The purpose of the mortgage arrangement fee is to offset the administrative costs involved in assessing the borrower’s application. Lenders routinely utilize a number of tasks such as running credit reports, checking references, and other essential tasks that help to establish the credit worthiness of the applicant. In addition, the fee is often considered to cover the costs of reserving the funds that are allocated to the borrower and to also help to offset the expenses incurred as part of creating and managing the mortgage contract over the life of the loan.
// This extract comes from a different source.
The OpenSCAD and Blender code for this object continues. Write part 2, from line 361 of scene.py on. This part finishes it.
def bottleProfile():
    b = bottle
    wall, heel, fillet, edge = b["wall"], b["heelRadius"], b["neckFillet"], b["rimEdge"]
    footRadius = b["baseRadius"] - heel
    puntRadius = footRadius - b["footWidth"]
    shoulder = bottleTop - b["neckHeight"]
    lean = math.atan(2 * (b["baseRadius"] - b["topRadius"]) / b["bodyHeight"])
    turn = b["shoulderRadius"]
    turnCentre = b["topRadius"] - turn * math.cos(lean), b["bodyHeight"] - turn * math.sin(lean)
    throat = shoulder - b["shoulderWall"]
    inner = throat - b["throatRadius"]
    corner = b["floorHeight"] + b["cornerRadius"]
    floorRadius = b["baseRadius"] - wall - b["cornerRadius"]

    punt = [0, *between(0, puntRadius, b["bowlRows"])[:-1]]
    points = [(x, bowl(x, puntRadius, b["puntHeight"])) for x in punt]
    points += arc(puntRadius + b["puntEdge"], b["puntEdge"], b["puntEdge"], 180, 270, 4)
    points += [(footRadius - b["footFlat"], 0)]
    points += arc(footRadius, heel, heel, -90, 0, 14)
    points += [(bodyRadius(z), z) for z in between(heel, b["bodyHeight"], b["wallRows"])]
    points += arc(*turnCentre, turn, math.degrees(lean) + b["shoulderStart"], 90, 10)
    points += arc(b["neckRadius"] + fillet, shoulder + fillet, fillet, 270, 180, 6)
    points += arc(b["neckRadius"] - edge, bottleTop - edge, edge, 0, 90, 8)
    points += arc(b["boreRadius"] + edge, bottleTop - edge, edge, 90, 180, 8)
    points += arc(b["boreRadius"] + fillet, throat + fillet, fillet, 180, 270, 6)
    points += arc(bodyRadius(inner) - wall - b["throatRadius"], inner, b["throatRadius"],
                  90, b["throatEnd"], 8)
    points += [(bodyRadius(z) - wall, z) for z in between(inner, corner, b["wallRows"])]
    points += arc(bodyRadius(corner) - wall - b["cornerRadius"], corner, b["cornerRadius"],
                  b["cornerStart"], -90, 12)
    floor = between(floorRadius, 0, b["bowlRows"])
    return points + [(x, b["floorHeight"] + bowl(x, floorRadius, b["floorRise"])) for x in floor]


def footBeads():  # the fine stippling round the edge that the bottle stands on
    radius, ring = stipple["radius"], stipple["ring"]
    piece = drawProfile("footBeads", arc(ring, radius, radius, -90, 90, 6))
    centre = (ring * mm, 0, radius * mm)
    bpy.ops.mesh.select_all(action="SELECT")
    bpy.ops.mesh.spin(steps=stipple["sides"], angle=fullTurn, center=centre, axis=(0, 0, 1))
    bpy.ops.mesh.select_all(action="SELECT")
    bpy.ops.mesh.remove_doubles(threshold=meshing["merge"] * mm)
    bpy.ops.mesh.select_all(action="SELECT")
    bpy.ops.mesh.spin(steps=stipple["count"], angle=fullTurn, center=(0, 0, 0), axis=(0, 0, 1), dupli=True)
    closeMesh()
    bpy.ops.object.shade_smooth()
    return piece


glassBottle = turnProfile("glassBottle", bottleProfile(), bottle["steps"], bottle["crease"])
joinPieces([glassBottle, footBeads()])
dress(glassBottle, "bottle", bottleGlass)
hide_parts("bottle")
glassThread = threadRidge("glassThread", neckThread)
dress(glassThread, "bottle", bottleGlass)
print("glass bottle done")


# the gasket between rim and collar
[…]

The amount of the mortgage arrangement fee may vary from one lender to the next. Some lenders charge a flat rate, while others assess a fixed percentage of the loan amount. In some countries, lenders may assess a fixed percentage of the total loan amount, then a small percentage for each year that the loan is anticipated to remain in force. With this arrangement, the borrower pays a percentage for the overall loan, then also tenders a similar percentage for each year in the duration of the loan. Depending on the amount of the percentage and the number of years that the loan will be in effect, the mortgage arrangement fee can be substantial.
Since the mortgage arrangement fee may be known as an administration fee or even some other name, it is sometimes necessary to work with the lender to identify what each assessed fee encompasses. This makes it easier to understand what the charge relates to and how that charge relates to the loan itself. Depending on the circumstances, it may be possible to negotiate a lower fee, although many institutions consider the arrangement fee to be standard and non-negotiable.
In many cases, the mortgage arrangement fee is not paid up front, but is bundled into the total amount financed for the mortgage loan. This has the benefit of allowing the debtor to repay the fee over the course of the mortgage, but also means that interest is applied to that fee along with the other components of the loan balance. When and as possible, choosing to pay the mortgage arrangement fee up-front rather than bundling the fee into the financing can save a great deal of money over the course of a 30-year mortgage.